Intrusion on Proxy Advisor/Client Relationship

We are concerned that the Proxy Advisor Rulemaking may contemplate a direct requirement that proxy advisors share advance copies of their recommendations with issuers. Proxy advisors are agents of institutional investors, not of issuers. There is no evidence that the bulk of institutional investors believe a mandatory requirement of prior review by issuers of the work product of their agents, the proxy advisors, would be desirable or helpful to the proxy voting process. Indeed, it is abundantly clear that institutional investors, the principals in the relationship, fervently desire that the proxy advisors be wholly independent of issuers and that their reports and recommendations not be subject to prior review or influence by issuers.

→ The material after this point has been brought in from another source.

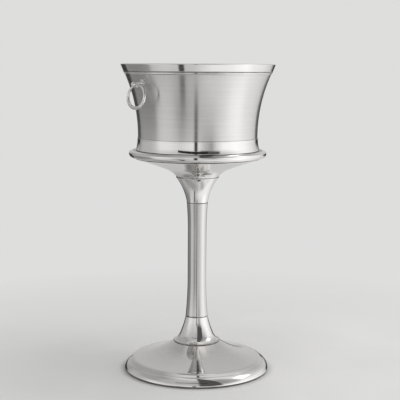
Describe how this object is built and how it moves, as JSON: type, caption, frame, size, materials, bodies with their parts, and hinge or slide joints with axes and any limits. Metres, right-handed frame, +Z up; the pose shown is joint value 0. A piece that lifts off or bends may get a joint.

In this context, it is hard to understand how protection of investors (however defined) warrants imposing on proxy advisors, and indirectly on their principals which are fiduciaries for investors, a form of prior review and comment by issuers. The impact of issuer involvement in other areas of deep concern to investors such as equity research or rating agencies has been substantial and often very negative. We see no wisdom in importing the conflicts of interest that are obvious and apparent in those contexts into the relationship between investors and proxy advisors. In our view, any Commission regulation intruding on the independence of proxy advisors and their agency relationship to institutional investors would be a profound change in the Commission’s regulatory policy, without any foundation in the Commission’s historic role of investor protection, and would severely jeopardize the interests of investors, individual and institutional, in a fair and fully-functioning proxy voting system.